Missouri’s 16-Inch Snow One of State’s Worst Storms in Century
A devastating storm dumped 16 inches of snow in Missouri on Monday, then plowed into the Eastern Seaboard. Highways from Texas to New York City were coated with ice.
The National Weather Service said the storm--coming just two weeks before spring begins (on March 20)--was one of the worst to hit Missouri in this century.
Heavy rains caused new flooding in Tennessee, Kentucky and West Virginia, states hit by torrential rains and floods last month. Along Lake Erie, gale-force winds pushed huge chunks of ice onto shoreline property. Bitterly cold air poured into the Gulf states, where temperatures fell to record lows in at least 13 cities.
From Texas to New York, the storm left a combination of rain, sleet and snow along its path. Snow clogged New York City streets and interrupted flights to and from LaGuardia and Kennedy airports Monday, and forecasters said ground travel became more difficult as the day wore on.
The weather service said 16 inches of snow fell at Lebanon, Mo., on Monday. Marshfield got 15 inches, Springfield had 14 inches, Monett received 13 inches. Snow a foot deep blanketed Rolla, and 11 inches covered St. Louis.
“It was one of the worst storms of the century (in Missouri),” National Weather Service spokesman Hugh Crowther said.
The 11 inches of snow at St. Louis was the third heaviest snowfall on record there, surpassing a 10-inch accumulation on March 9, 1958, Crowther said.
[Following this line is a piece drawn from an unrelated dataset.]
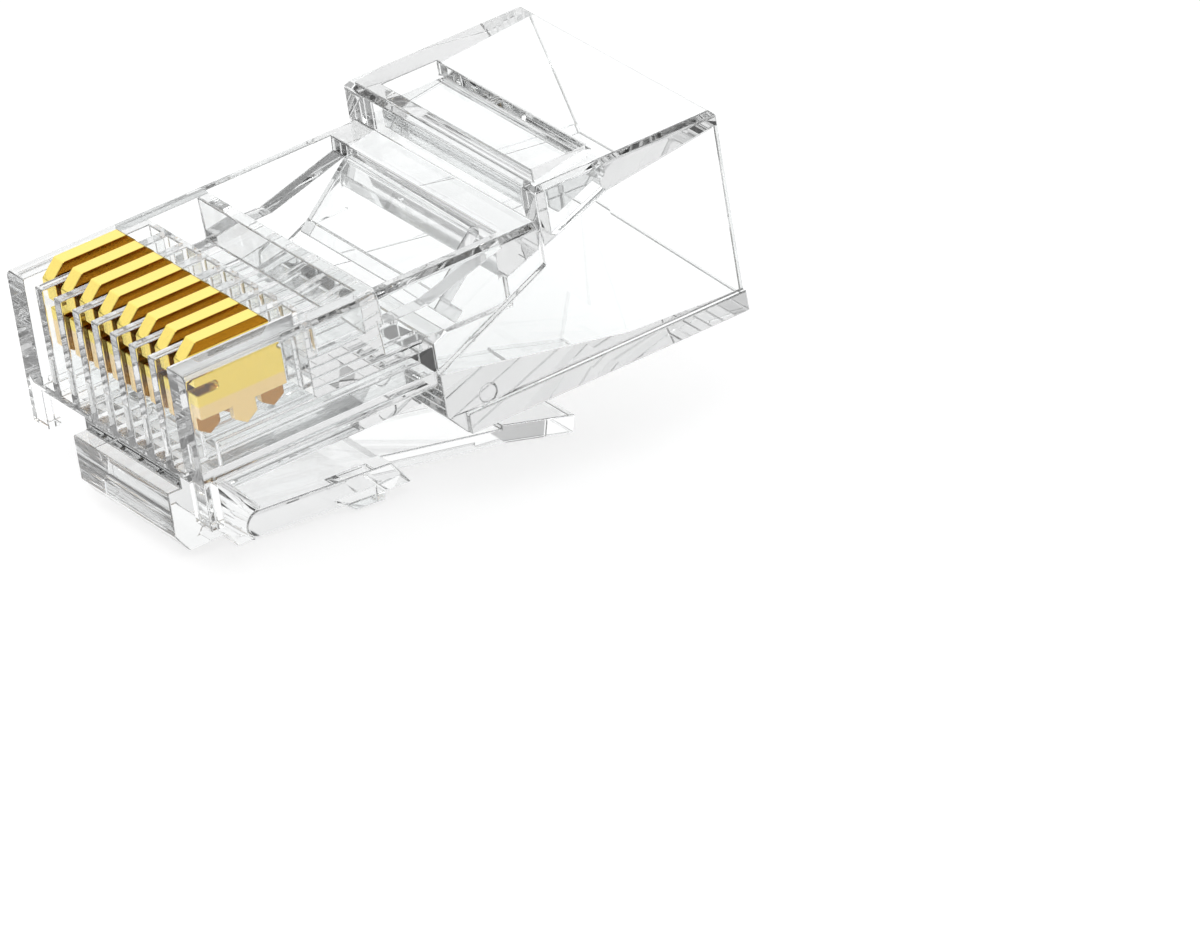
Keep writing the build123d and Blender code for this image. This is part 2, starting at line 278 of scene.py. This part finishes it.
softbox.inputs["To Min"].default_value = 0.0
softbox.inputs["To Max"].default_value = SOFTBOX_STRENGTH
lit = add(
    tree,
    "ShaderNodeMath",
    {0: height.outputs["Result"], 1: softbox.outputs["Result"]},
    operation="MAXIMUM",
)
surround = add(tree, "ShaderNodeBackground", {"Color": lit.outputs[0]}, Strength=1.0)
white = add(tree, "ShaderNodeBackground", Color=(1, 1, 1, 1), Strength=1.0)
path = add(tree, "ShaderNodeLightPath")
mixed = add(
    tree,
    "ShaderNodeMixShader",
    {0: path.outputs["Is Camera Ray"], 1: surround.outputs[0], 2: white.outputs[0]},
)
add(tree, "ShaderNodeOutputWorld", {"Surface": mixed.outputs[0]})

key = bpy.data.lights.new("key", "SUN")
key.energy = 1.0
key.angle = radians(30)
key_object = bpy.data.objects.new("key", key)
key_object.rotation_euler = (radians(28), radians(-22), 0)
bpy.context.scene.collection.objects.link(key_object)

cycles = bpy.context.scene.cycles
cycles.max_bounces = INNER_REFLECTIONS
cycles.glossy_bounces = INNER_REFLECTIONS
cycles.transmission_bounces = INNER_REFLECTIONS

# Camera
towards = Vector(
    (
        cos(radians(VIEW_ELEVATION)) * cos(radians(VIEW_AZIMUTH)),
        cos(radians(VIEW_ELEVATION)) * sin(radians(VIEW_AZIMUTH)),
        sin(radians(VIEW_ELEVATION)),
    )
)
right = Vector((0, 0, 1)).cross(towards).normalized()
up = towards.cross(right)
roll = radians(VIEW_ROLL)
right, up = cos(roll) * right + sin(roll) * up, cos(roll) * up - sin(roll) * right
camera = bpy.data.objects.new("camera", bpy.data.cameras.new("camera"))
camera.data.lens = LENS
camera.data.sensor_width = 36
camera.data.clip_start = 0.01
camera.matrix_world = Matrix.Translation(
    VIEW_CENTRE + VIEW_DISTANCE * towards + VIEW_SHIFT_RIGHT * right - VIEW_SHIFT_DOWN * up
) @ Matrix((right, up, towards)).transposed().to_4x4()
bpy.context.scene.collection.objects.link(camera)
bpy.context.scene.camera = camera
bpy.context.scene.view_settings.view_transform = "Standard"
A judge in St. Louis on Monday rejected the city’s request for a one-week postponement of today’s primary elections. Municipal officials had sought the delay on grounds that the snowfall would make travel conditions hazardous for voters.
“We’ve got 16 inches, all right, not to mention the nice little drifts,” said Sandy Burns, a desk clerk at the Lebanon Holiday Inn. “I looked out on the interstate and the traffic is backed up on the off-ramp. All I see are big trucks. They’ve told us here not to get out unless you’ve got four-wheel-drive.”
“It’s terrible around here,” said Sgt. Ralph Robinett at Highway Patrol headquarters in Jefferson City. “If you’ve got some dogs and a sled, you’ll be OK.”
Both houses of Missouri’s Legislature canceled their sessions Monday because lawmakers were unable to drive to Jefferson City.
The storm closed the St. Louis Airport, further complicating intercity travel tangled by the strike against Eastern Airlines. TWA, which handles most of the air traffic into and out of St. Louis, canceled all flights Monday morning and allowed only a few incoming flights to land Monday afternoon.